= Task instructions =
Return exactly the listing's lines, from its first line to the line holding "self.stroke([root, bend, tip], CUT", ends included.

= Records for the exercise =
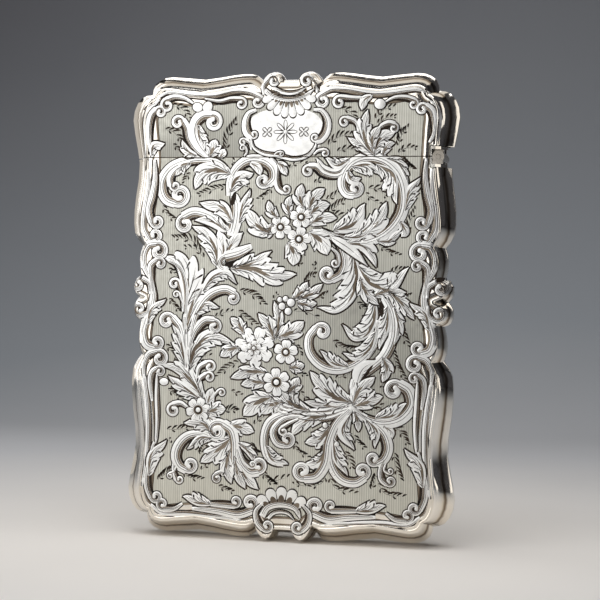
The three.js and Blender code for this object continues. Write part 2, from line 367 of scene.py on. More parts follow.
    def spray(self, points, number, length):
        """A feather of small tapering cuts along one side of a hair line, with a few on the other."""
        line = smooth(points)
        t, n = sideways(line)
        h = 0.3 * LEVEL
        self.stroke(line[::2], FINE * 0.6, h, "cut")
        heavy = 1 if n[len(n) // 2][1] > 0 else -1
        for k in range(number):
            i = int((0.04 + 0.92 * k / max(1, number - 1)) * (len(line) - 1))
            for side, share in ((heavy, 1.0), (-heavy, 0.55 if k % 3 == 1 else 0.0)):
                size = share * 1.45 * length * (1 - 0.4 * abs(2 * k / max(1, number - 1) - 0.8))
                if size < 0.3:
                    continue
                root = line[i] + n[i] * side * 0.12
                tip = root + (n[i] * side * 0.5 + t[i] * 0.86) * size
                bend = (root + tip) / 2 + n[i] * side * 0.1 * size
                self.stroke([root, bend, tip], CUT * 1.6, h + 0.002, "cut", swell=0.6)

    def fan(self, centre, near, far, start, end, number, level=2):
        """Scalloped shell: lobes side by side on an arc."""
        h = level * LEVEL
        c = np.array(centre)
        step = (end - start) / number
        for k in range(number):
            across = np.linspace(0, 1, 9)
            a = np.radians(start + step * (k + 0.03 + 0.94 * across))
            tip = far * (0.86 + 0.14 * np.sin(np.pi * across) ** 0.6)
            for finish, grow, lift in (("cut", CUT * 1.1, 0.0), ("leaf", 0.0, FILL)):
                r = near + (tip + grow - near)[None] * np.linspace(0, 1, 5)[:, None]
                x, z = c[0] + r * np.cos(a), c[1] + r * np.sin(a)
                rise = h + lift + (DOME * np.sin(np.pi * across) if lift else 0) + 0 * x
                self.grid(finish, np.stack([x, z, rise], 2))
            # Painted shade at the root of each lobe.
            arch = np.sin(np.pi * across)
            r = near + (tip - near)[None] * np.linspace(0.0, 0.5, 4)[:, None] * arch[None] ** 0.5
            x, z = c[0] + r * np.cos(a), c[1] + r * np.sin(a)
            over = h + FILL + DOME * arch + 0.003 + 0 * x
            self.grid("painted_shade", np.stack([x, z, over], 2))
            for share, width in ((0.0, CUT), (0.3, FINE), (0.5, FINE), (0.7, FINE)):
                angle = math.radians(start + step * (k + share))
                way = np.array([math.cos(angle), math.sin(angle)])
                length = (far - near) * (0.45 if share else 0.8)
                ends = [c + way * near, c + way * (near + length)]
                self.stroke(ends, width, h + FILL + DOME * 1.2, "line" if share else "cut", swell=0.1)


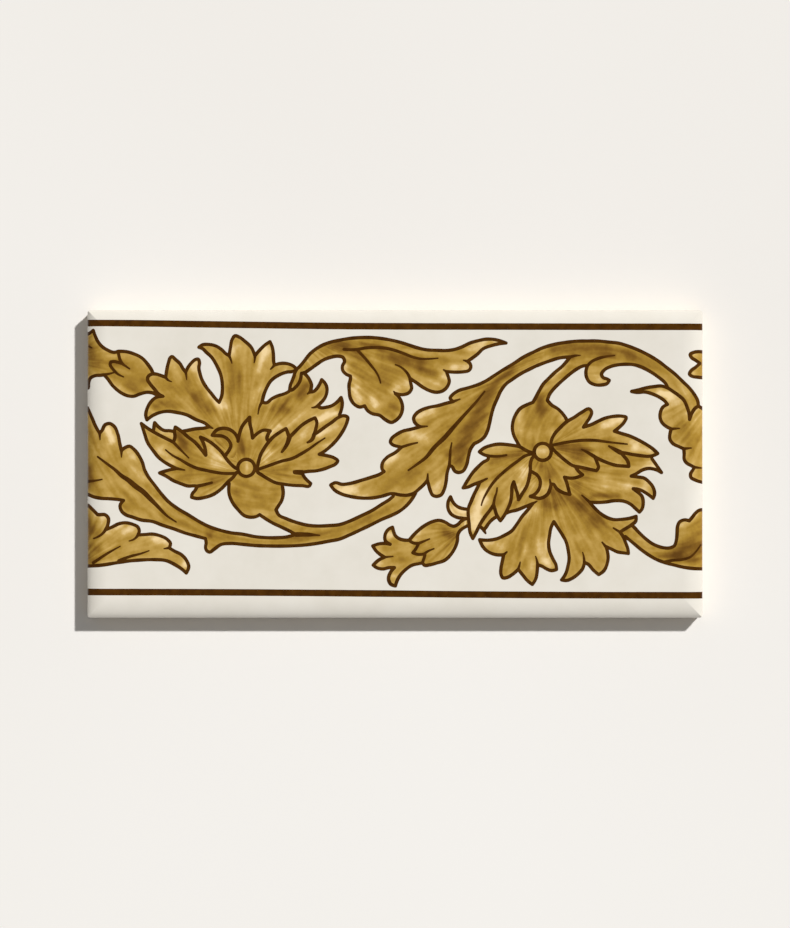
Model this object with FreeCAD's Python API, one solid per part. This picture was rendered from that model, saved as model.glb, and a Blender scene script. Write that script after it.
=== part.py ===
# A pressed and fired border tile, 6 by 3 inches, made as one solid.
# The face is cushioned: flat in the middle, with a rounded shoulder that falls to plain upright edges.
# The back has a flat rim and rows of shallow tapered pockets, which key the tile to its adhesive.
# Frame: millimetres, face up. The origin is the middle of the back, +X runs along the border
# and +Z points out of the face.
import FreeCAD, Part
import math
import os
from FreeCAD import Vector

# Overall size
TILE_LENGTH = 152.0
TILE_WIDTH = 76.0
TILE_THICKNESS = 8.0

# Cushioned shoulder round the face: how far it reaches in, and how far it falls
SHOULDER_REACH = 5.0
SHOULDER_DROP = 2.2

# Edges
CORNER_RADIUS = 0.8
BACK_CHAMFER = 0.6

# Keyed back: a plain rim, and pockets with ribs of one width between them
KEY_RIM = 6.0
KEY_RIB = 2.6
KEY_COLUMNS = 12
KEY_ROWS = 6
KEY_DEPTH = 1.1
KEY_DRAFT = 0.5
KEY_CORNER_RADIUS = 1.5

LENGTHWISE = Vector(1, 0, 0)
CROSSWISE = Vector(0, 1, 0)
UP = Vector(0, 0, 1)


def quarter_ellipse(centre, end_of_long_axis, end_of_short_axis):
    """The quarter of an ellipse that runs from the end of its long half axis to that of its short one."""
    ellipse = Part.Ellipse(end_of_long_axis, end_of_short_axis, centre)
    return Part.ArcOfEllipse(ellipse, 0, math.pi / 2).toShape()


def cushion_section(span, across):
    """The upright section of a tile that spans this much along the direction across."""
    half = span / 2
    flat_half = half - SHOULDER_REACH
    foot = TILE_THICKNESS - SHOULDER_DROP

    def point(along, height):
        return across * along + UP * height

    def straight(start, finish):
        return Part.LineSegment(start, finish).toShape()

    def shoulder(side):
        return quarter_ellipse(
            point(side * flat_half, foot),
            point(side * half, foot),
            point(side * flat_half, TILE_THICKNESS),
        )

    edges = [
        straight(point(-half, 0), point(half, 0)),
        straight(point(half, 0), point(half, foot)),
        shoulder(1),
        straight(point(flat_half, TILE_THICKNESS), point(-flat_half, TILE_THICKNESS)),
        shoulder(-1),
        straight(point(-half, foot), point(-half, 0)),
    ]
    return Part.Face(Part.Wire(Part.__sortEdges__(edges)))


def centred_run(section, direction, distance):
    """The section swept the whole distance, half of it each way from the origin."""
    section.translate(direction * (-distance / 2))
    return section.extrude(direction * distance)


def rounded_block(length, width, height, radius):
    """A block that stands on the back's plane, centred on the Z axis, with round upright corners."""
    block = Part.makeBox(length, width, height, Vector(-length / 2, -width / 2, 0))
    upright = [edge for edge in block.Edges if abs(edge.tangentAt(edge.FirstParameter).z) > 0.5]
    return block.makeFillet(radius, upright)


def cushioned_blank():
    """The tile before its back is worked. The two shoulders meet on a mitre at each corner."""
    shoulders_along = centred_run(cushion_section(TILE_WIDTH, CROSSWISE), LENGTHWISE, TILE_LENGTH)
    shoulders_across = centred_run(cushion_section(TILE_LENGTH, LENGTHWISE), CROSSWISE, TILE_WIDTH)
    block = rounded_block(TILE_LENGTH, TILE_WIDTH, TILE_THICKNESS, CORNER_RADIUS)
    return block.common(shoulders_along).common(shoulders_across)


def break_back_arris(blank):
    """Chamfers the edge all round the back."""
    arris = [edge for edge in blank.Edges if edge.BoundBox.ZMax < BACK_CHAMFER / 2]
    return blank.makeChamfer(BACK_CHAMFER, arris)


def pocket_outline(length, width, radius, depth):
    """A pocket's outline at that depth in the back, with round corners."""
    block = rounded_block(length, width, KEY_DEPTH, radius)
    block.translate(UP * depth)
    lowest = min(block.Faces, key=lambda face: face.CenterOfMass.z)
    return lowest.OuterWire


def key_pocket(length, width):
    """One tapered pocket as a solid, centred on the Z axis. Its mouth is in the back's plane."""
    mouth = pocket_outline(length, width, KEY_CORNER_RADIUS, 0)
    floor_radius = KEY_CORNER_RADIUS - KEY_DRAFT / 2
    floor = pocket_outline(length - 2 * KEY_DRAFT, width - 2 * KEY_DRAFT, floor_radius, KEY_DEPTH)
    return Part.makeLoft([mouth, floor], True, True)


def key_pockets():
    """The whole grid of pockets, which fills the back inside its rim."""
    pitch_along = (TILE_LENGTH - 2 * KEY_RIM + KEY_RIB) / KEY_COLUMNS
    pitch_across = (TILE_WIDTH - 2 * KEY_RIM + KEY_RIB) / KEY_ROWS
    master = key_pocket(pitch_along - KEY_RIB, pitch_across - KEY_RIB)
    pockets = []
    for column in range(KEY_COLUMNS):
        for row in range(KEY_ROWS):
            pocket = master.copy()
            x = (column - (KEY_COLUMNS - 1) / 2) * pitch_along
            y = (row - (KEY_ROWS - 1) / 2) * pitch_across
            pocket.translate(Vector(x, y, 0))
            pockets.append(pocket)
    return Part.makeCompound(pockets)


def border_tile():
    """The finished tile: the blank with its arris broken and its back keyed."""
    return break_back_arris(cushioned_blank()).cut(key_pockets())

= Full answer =
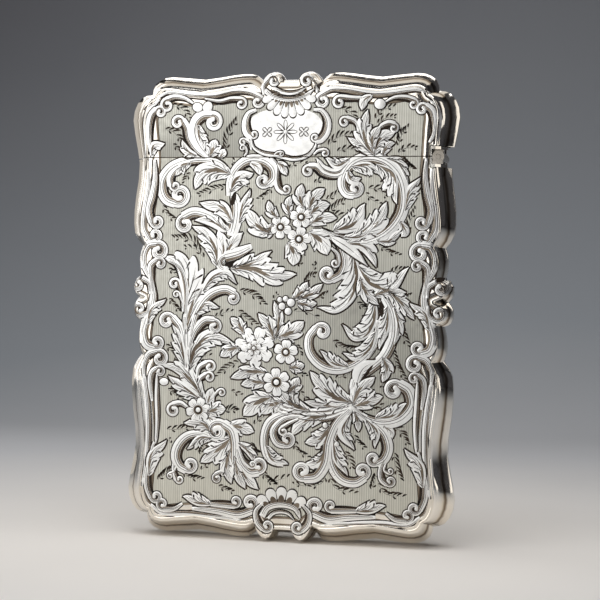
The three.js and Blender code for this object continues. Write part 2, from line 367 of scene.py on. More parts follow.
    def spray(self, points, number, length):
        """A feather of small tapering cuts along one side of a hair line, with a few on the other."""
        line = smooth(points)
        t, n = sideways(line)
        h = 0.3 * LEVEL
        self.stroke(line[::2], FINE * 0.6, h, "cut")
        heavy = 1 if n[len(n) // 2][1] > 0 else -1
        for k in range(number):
            i = int((0.04 + 0.92 * k / max(1, number - 1)) * (len(line) - 1))
            for side, share in ((heavy, 1.0), (-heavy, 0.55 if k % 3 == 1 else 0.0)):
                size = share * 1.45 * length * (1 - 0.4 * abs(2 * k / max(1, number - 1) - 0.8))
                if size < 0.3:
                    continue
                root = line[i] + n[i] * side * 0.12
                tip = root + (n[i] * side * 0.5 + t[i] * 0.86) * size
                bend = (root + tip) / 2 + n[i] * side * 0.1 * size
                self.stroke([root, bend, tip], CUT * 1.6, h + 0.002, "cut", swell=0.6)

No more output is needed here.